The headlines are saying the 3.8% decline in gross domestic product for the last quarter of last year isn’t as bad as feared. That’s cold comfort. It’s a bad report that will likely be revised downward. It confirms the economy is picking up downward momentum. It’s getting worse, too, if the stunning job cut figures of this week are any indication.
These are not good numbers:
Consumer spending fell 3.5%, following a 3.8% fall the previous quarter.
The core consumer price index (excluding food and energy) rose at a mere 0.6% annual rate in the fourth quarter. Headline consumer inflation plunged at 5.5% annual rate. That’s the biggest drop on record. It’s also really scary. The combination of a steep drop in demand and falling prices defined the Great Depression.
I don’t like this either: Business investment is down 20.1%, and investments in equipment and software fell almost 28%.
Exports are down sharply too. This is a global recession, gaining momentum.
And Wall Street thinks it’s business-as-usual. Workers are losing their jobs. Businesses are falling into bankruptcy. There are no profits on Wall Street–in fact, there are no investment banks left–taxpayers are bailing out the industry, and the industry forks out over $18 billion in bonuses?
In Wages and Human Capital in the U.S. Financial Industry, 1909-2006, a recent paper by economists Thomas Philippon and Ariell Reshef, looks at compensation in the industry over nearly a century . Here’s the abstract:
We use detailed information about wages, education and occupations to shed light on the evolution of the U.S. financial sector over the past century. We uncover a set of new, interrelated stylized facts: financial jobs were relatively skill intensive, complex, and highly paid until the 1930s and after the 1980s, but not in the interim period. We investigate the determinants of this evolution and find that financial deregulation and corporate activities linked to IPOs and credit risk increase the demand for skills in financial jobs. Computers and information technology play a more limited role. Our analysis also shows that wages in finance were excessively high around 1930 and from the mid 1990s until 2006. For the recent period we estimate that rents accounted for 30% to 50% of the wage differential between the financial sector and the rest of the private sector.
In other words, your suspicion that Wall Street is vastly overpaid is right. Their conclusion, which touches on regulation, is worth highlighting:
Finally, we address the issue of the level of compensation in the financial industry. On the one hand, the change in the relative wage of finance employees is part of an efficient market response to a change in the economic environment.

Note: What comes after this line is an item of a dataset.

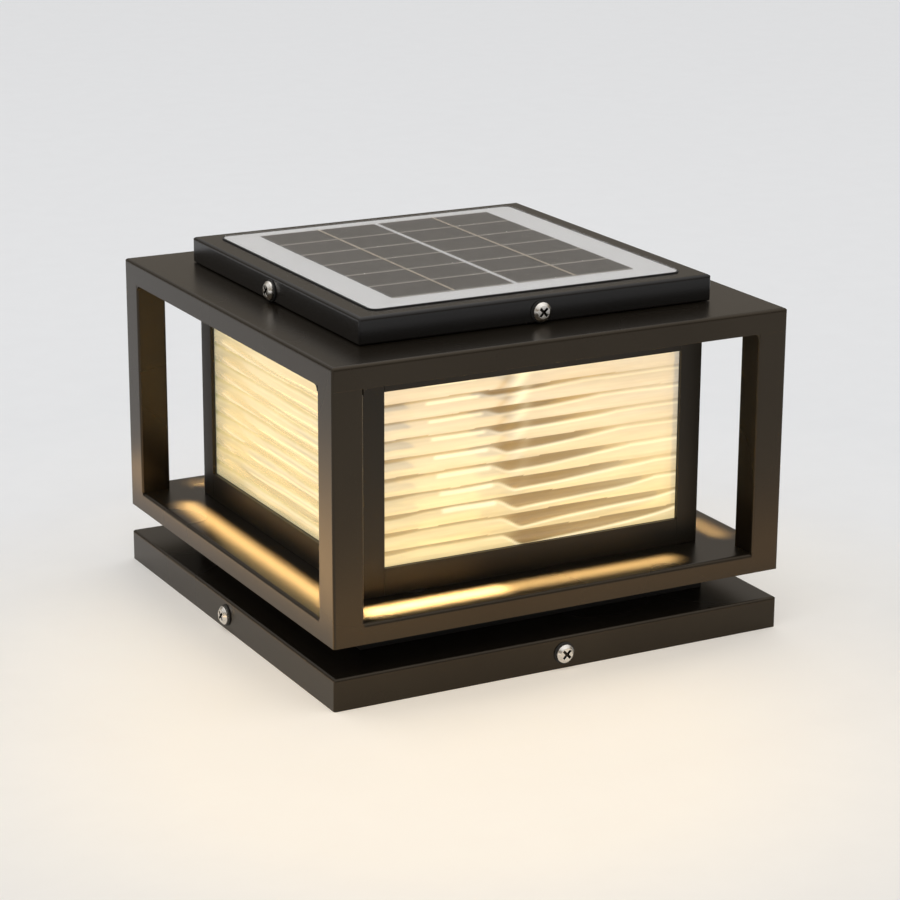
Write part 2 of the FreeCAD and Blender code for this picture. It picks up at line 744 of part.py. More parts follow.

We show in particular that corporate finance needs from the non financial sector help explain the demand for skills in the financial industry. On the other hand, we find that rents account for 30% to 50% of the wage differentials observed since the late 1990s. In that sense, financiers are overpaid.
Our research has two important implications for financial regulation. First, tighter
regulation is likely to lead to an outflow of human capital out of the financial industry.
Whether this is desirable or not depends on one’s view regarding economic externalities. Baumol (1990), Murphy, Shleifer, and Vishny (1991) and Philippon (2007) argue that the flow of talented individuals into law and financial services might not be entirely desirable, because social returns might be higher in other occupations, even though private returns are not. Our results quantify the rents earned by employees in the financial industry in the late 1990s and early 2000s. These rents explain the large flow of talent into the financial sector. At this stage, however, we cannot assess whether the inflow was too large from a social perspective.
Our results have another important implication for regulation. Following the crisis of
1930-1933 and 2007-2008, regulators have been blamed for lax oversight.45 In retrospect, it is clear that regulators did not have the human capital to keep up with the financial industry, and to understand it well enough to be able to exert effective regulation. Given the wage premia that we document, it was impossible for regulators to attract and retain highly-skilled financial workers, because they could not compete with private sector wages. Our approach therefore provides an explanation for regulatory failures.